Don’t misinterpret actor Aaron Douglas when he laments the workload of a guest at pop-culture conventions. It’s the price of being a TV star. The days are long but the fans are fun, the conversation interesting and the beer is free.
Douglas, best known for his role as “The Chief” Galen Tyrol in the Emmy Award-winning “Battlestar Galactica,” is a favorite among fans because he’ll talk to them even when the convention is over. He’ll invite them to join him at the bar, too.
“I like hanging out and finding out where people are from and what they do for a living,” Douglas said in a phone call from his home in Vancouver, British Columbia. “Fans like that, the accessibility. You remove the veil of celebrity and fan, and we are all people who do interesting things.”
That’s the Douglas conventiongoers can expect this weekend at HawaiiCon, which will be held at the Hapuna Beach Prince Resort on the Kohala Coast. The four-day convention won over Douglas during its inaugural run last year, when he spoke about his career and went snorkeling with fans. (This year he’s going to join them on a zip line.)
“There is something so relaxed and peaceful about that convention,” he said. “Normally, we are stuck in a convention center in the middle of a downtown area or somewhere noisy, but here you are staring at the ocean and I thought: I could do this all day.”
The 44-year-old Canadian took up acting in his late 20s. When he got the part for “Battlestar” in 2004, he had not done much, dividing his time between short acting gigs and working as a waiter.
“Battlestar,” the saga of a war between humans and a race of robots they created, was his big break. The role, over four seasons on the SciFi Channel (now SyFy), gave Douglas a character he is still proud of. Later he would star in the police drama “The Bridge,” which aired in Canada and briefly on CBS, and had recurring roles in “Hemlock Grove” on Netflix, “The Killing” on AMC and “The Returned” on A&E.
The Chief is the big draw at the conventions he attends. This year he will be at eight or nine of them. He’s in Atlanta this weekend, Hawaii next weekend and Houston after that.

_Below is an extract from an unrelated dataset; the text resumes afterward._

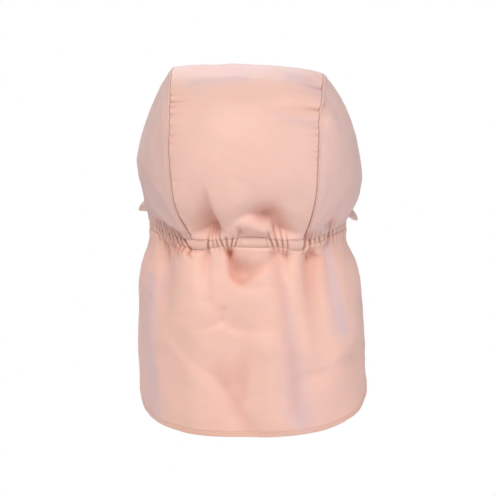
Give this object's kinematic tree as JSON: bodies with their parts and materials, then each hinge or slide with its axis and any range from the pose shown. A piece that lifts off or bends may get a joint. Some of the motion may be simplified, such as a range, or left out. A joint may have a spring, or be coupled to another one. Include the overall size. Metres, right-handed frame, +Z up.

He doesn’t feel typecast, though.
“I’m fine with it being all ‘Battlestar,’” he said. “It is the best show I have done to date. I would be very lucky and surprised if I did something else that was as important to the science-fiction genre or television as that.”
When he’s not working, Douglas leads a quiet life gardening and writing. He produced a farmers market worth of vegetables this summer: four different kinds of tomatoes, five kinds of lettuce, spinach, zucchini, cucumbers, carrots, leeks, onions, peppers and Brussels sprouts. He grew tomatillos for the first time and turned to fans on Twitter for recipes.
He is also the family chef, cooking for his wife, a government worker. He specializes in seafood: halibut, prawns, mussels.
“I like harvesting stuff and building a soup or a stew or just using them fresh in a salad,” he said. “I really enjoy it.”
Two weeks ago Douglas shot an episode of the “The X-Files” revival on Fox, and he had a fan moment himself. When he was in acting school, the original version of the series was being shot in Vancouver. He wanted to be on it, but it had moved to Los Angeles by the time he graduated.
When he heard about the revival, he immediately called his agent. He wound up in a scene with his favorite characters, Mulder and Scully, aka actors David Duchovny and Gillian Anderson.
“This was a show I watched years ago that I loved, and now I am standing with them,” Douglas said. “It was a very cool experience. It was sort of surreal.”